[Selenium] Scroll Node

Hi @qqilihq,

sometimes, when scraping websites, content is only loaded when scrolling down (lazy loading via JS or natively). I have created a JavaScript which emulates a rather human like scroll behavior via:

  • Incremental scroll steps
    -Jitter and Spread per step
  • Option to chose between absolute and relative scroll down
  • timeout in case of a UI issue
  • Return value with some details for debugging

Though, it is far from working perfectly as in some occasions strange website implementations of sticky menus (my assumption) trigger a few scroll iterations and then cause the script to run for eternity.

Therefore, I’d like to propose to create a scroll node with the aforementioned or some of it’s features. It might also become quite useful when combined with the find element node to scroll horizontally through a slideshow.

As follows my script.

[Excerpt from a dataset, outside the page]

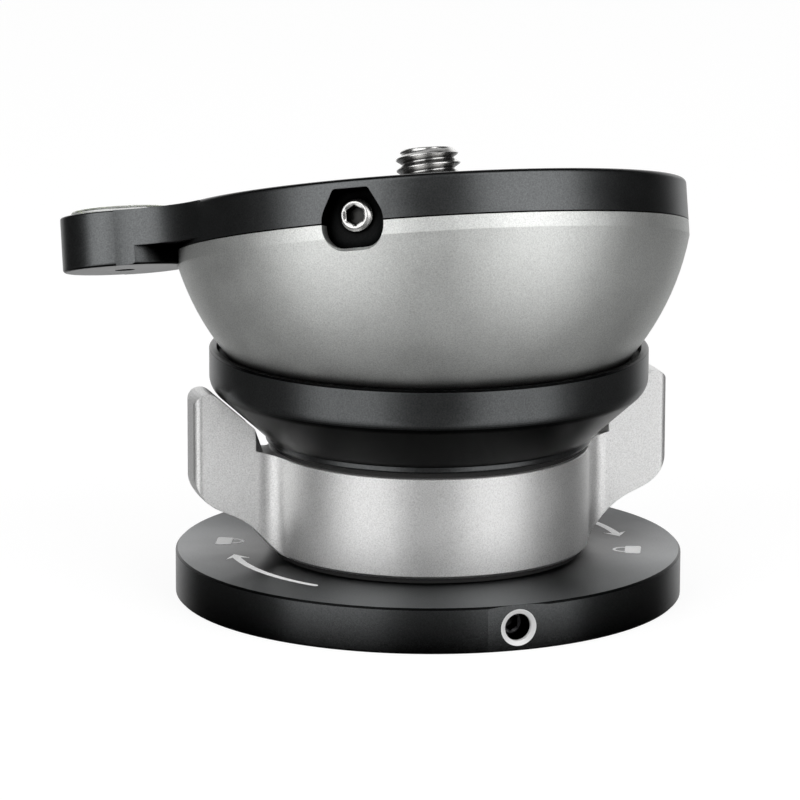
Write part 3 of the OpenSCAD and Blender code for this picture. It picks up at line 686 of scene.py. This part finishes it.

Maybe anyone else, since I am not a full time JS-Developer, has some ideas for improvement or spotting apparent mistakes I missed.

function scrollIncrementally(targetScroll, isPercent = false, iteration = 0) {
  const jitterThreshold = 50; // Minimum jitter value
  const spread = 50; // Range for additional jitter
  const timeoutThreshold = 3000; // Adjust the timeout threshold (in milliseconds) as needed
  let lastScrollTime = Date.now();

  // Calculate the target scroll position
  const windowHeight = window.innerHeight;
  const maxScrollPosition = document.body.scrollHeight - windowHeight;
  const targetPosition = isPercent
    ? maxScrollPosition - (maxScrollPosition * targetScroll) / 100
    : maxScrollPosition - targetScroll;

  // Check if we've reached or exceeded the target scroll position
  if (window.scrollY <= targetPosition) {
    const totalIterations = iteration - 1;
    const currentScrollY = window.scrollY;

    const result = `Finished Scrolling||Total Iterations: ${totalIterations}||Current Scroll Position: ${currentScrollY}||Target Scroll Position: ${targetPosition}`;
    return Promise.resolve(result);
  }

  const previousScrollY = window.scrollY;

  // Calculate the jittered scrollStep dynamically
  const baseScrollStep = Math.abs(targetPosition - previousScrollY);
  const jitteredScrollStep = baseScrollStep + jitterThreshold + Math.floor(Math.random() * (spread + 1));

  // Ensure we don't overshoot the target
  const scrollStep = jitteredScrollStep < baseScrollStep ? jitteredScrollStep : baseScrollStep;

  // Scroll up by the calculated scrollStep
  window.scrollTo({
    top: previousScrollY - scrollStep,
    behavior: 'smooth'
  });

  return new Promise((resolve, reject) => {
    setTimeout(function () {
      const currentScrollY = window.scrollY;

      // Check if new content was loaded and scroll again
      if (currentScrollY < previousScrollY) {
        // New content loaded, update the last scroll time and continue scrolling
        lastScrollTime = Date.now();
        scrollIncrementally(targetScroll, isPercent, iteration + 1).then(resolve).catch(reject);
      } else {
        // No new content loaded, check the timeout threshold
        const currentTime = Date.now();
        const timeSinceLastScroll = currentTime - lastScrollTime;

        if (timeSinceLastScroll >= timeoutThreshold) {
          // Timeout threshold reached, finish scrolling
          const totalIterations = iteration;

          const result = `Finished Scrolling||Total Iterations: ${totalIterations}||Current Scroll Position: ${currentScrollY}||Target Scroll Position: ${targetPosition}`;
          resolve(result);
        } else {
          // Wait for the next scroll event
          scrollIncrementally(targetScroll, isPercent, iteration).then(resolve).catch(reject);
        }
      }
    }, 500); // Adjust the delay time (in milliseconds) as needed for your page
  });
}

// Use async/await to handle the promise
async function runScrolling() {
  try {
    // Example: Scroll up by 500 pixels from the bottom (absolute)
    // To scroll by a percentage, use scrollIncrementally(20, true) for 20% from the bottom
    const result = await scrollIncrementally(500, false);
    console.log(result);
  } catch (error) {
    console.error(error);
  }
}

// Start scrolling
runScrolling();

Best
Mike

2 Likes

Hi Mike,

thank you, this makes sense, and I have in fact an open todo, some ideas, and I guess even a dirty prototype I started a while ago - ideal starting point to get something done for the next update :slight_smile:

I’ll keep you posted here.

-Philipp

1 Like